Nella trasposizione di Beowulf fatta da Gaiman ed Avary tutto ruotava attorno al sesso, ossessione nella testa di tutti i personaggi ed esplicitata nel modo in cui venivano inquadrate le donne del film. Anche in Benvenuti a Marwen la predilezione del protagonista verso le donne non sembra essere solo emotiva e sentimentale, ma comandata da pulsioni carnali e materiali. E se nella sua versione del poema sassone per il grande schermo, Zemeckis metteva in scena sequenze di nudo esplicite per un film pg-13, così il mondo nella testa di Mark sullo schermo si manifesta con una violenza esasperata. Come gli altri film “mo-cap” del regista, anche Benvenuti a Marwen sembra conservare una ambiguità di fondo che lo rende in qualche modo inquietante (fino a che punto può spingersi la morbosità di Mark e cosa c’è dietro alla virilità esasperata della rappresentazione che lui immagina di se stesso?).
Il nuovo film di Zemeckis, pur rivelando dei problemi sul finale a causa della reiterazione di alcune situazioni e di un paio di soluzioni narrative dozzinali, è una celebrazione della sua carriera che (quando non scade nell’autoindulgenza) riesce comunque a sorprendere. Il protagonista costruisce il proprio paesino in miniatura al servizio dei personaggi che lo popolano e della sua fittizia narrazione, così come il regista americano ha sempre fatto con il suo cinema, in cui tutto (anche gli ambienti) si modella e si plasma in funzione dei protagonisti.

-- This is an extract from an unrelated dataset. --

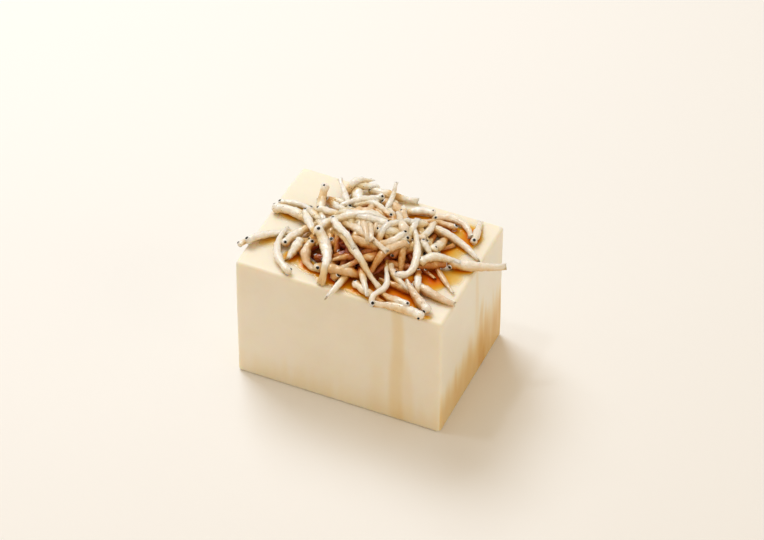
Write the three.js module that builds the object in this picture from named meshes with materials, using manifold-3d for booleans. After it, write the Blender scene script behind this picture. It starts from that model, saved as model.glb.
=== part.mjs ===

La sceneggiatura sorvola su alcune delle questioni che invece stavano a cuore al documentario del 2010 (Marwencol di Jeff Malmberg) che per primo ha raccontato la storia di Hogancamp, la cui terapia “creativa” nasceva anche come reazione all’inefficienza del sistema sanitario americano. Ma è ad un altro suo film che sembra guardare Zemeckis. Come il pilota Whip Whitaker interpretato da Denzel Washington in Flight, infatti, Mark Hogancamp cerca di riprendersi da un evento traumatico rimettendo assieme i pezzi della sua esistenza. Il protagonista del film crea un mondo in cui poter, apparentemente, dominare e controllare le proprie dipendenze e così risalire dai propri abissi personali. Steve Carell racconta a se stesso delle storie per uscire da una crisi. Proprio come il regista che lo dirige.